Performance and Longevity

Expensive screwdrivers typically provide better performance due to their superior materials, design, and manufacturing. The precise tips minimize the risk of cam-out and damage to the screw head, while ergonomic handles and non-slip grips ensure better control and comfort. In terms of longevity, expensive screwdrivers are more likely to withstand extended use and maintain their performance over time, making them a better long-term investment.

  • General Household Tasks: For basic tasks like assembling furniture or hanging pictures, a cheap screwdriver may suffice. However, an expensive screwdriver will provide better comfort and control, reducing the risk of damaging screws or the surrounding material.
  • Automotive Repairs: When working on vehicles, precision, and durability are crucial. An expensive screwdriver is more likely to provide reliable performance and resist wear, whereas a cheap screwdriver may wear down or deform under high torque applications.
  • Electronics Assembly/Repair: In delicate work like electronics assembly or repair, an expensive screwdriver with precise tips and comfortable grip will significantly reduce the chances of damage to sensitive components.

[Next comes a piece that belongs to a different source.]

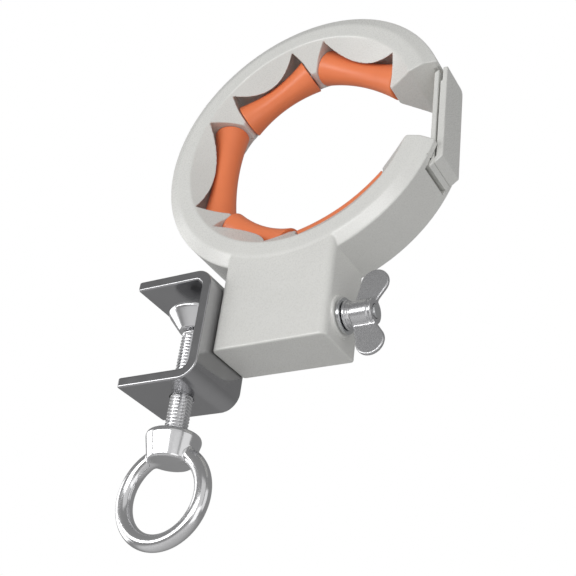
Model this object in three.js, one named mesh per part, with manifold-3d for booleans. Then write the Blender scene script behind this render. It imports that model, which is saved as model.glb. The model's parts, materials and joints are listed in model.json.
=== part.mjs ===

The differences between cheap and expensive screwdrivers primarily lie in material quality, durability, design, and performance. While a cheap screwdriver may be sufficient for occasional use or basic tasks, investing in an expensive screwdriver can provide better performance, comfort, and longevity, making it a wiser long-term choice for serious DIY enthusiasts or professionals.

In conclusion

Choosing the right screwdriver for your DIY project is crucial for success and avoiding damage to both the tool and the screw. By understanding the different types of screwdrivers available and how to match them to the right screw head type, you’ll be well-equipped to tackle any project with confidence. Happy DIY-ing!